# [Provided material]
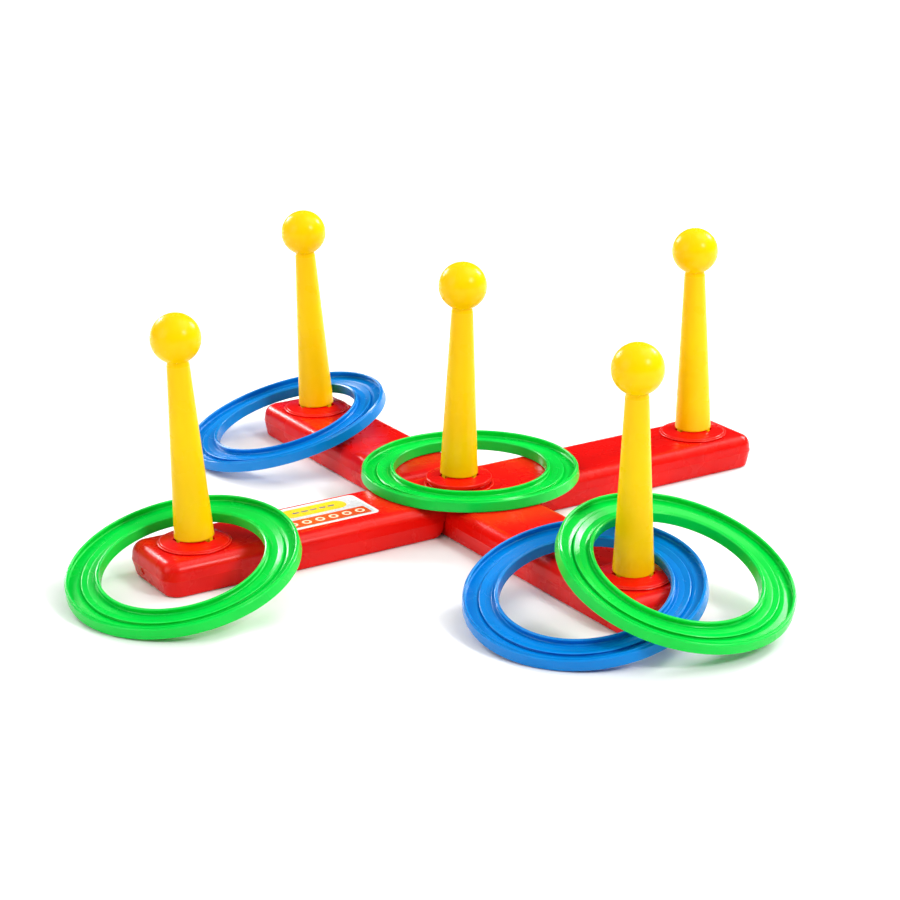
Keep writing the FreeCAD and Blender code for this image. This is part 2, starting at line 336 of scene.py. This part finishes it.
# ---------------------------------------------------------------- materials
class Nodes:
    """Short calls for building a node tree."""

    def __init__(self, name):
        self.material = bpy.data.materials.new(name)
        self.material.use_nodes = True
        self.tree = self.material.node_tree
        self.shader = self.tree.nodes["Principled BSDF"]
        self.place = self.add("ShaderNodeAttribute", {"attribute_name": "place"}).outputs["Vector"]

    def add(self, kind, settings=None, **inputs):
        node = self.tree.nodes.new(kind)
        for key, value in (settings or {}).items():
            setattr(node, key, value)
        for key, value in inputs.items():
            self.feed(node.inputs[key.replace("_", " ")], value)
        return node

    def feed(self, socket, value):
        if isinstance(value, bpy.types.NodeSocket):
            self.tree.links.new(value, socket)
        else:
            socket.default_value = value

    def noise(self, scale, detail=2.0, stretch=(1, 1, 1)):
        mapping = self.add("ShaderNodeMapping", Vector=self.place, Scale=stretch)
        node = self.add("ShaderNodeTexNoise", Vector=mapping.outputs["Vector"], Scale=scale, Detail=detail)
        return node.outputs["Fac"]

    def spread(self, value, low, high, to_low, to_high):
        node = self.add("ShaderNodeMapRange", Value=value, From_Min=low, From_Max=high,
                        To_Min=to_low, To_Max=to_high)
        return node.outputs["Result"]

    def maths(self, operation, first, second=0.0):
        node = self.tree.nodes.new("ShaderNodeMath")
        node.operation = operation
        self.feed(node.inputs[0], first)
        self.feed(node.inputs[1], second)
        return node.outputs[0]

    def blend(self, share, first, second):
        node = self.add("ShaderNodeMix", {"data_type": "RGBA"})
        self.feed(node.inputs[0], share)
        self.feed(node.inputs[6], first)
        self.feed(node.inputs[7], second)
        return node.outputs[2]

    def bump(self, height, strength, distance, under=None):
        node = self.add("ShaderNodeBump", Height=height, Strength=strength, Distance=distance)
        if under:
            self.tree.links.new(under, node.inputs["Normal"])
        return node.outputs["Normal"]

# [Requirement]
Reproduce exactly, please, only the lines from the start of the data above to the line that contains "calls for building", with both ends kept.

# [Result for this task]
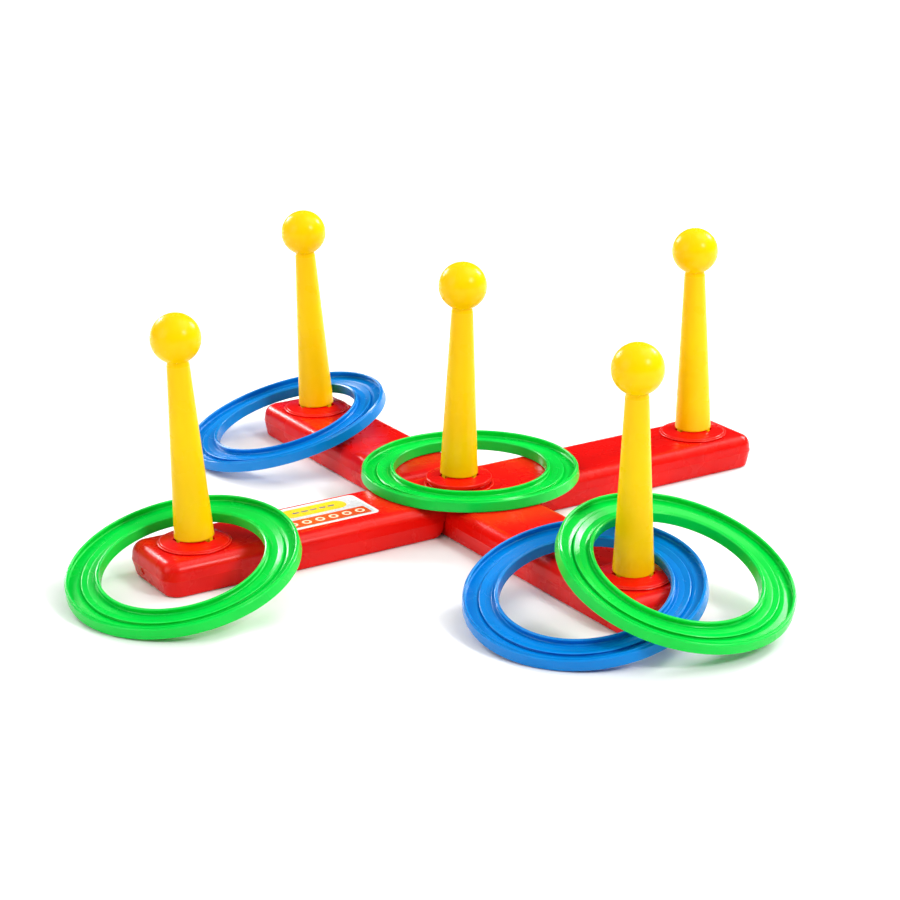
Keep writing the FreeCAD and Blender code for this image. This is part 2, starting at line 336 of scene.py. This part finishes it.
# ---------------------------------------------------------------- materials
class Nodes:
    """Short calls for building a node tree."""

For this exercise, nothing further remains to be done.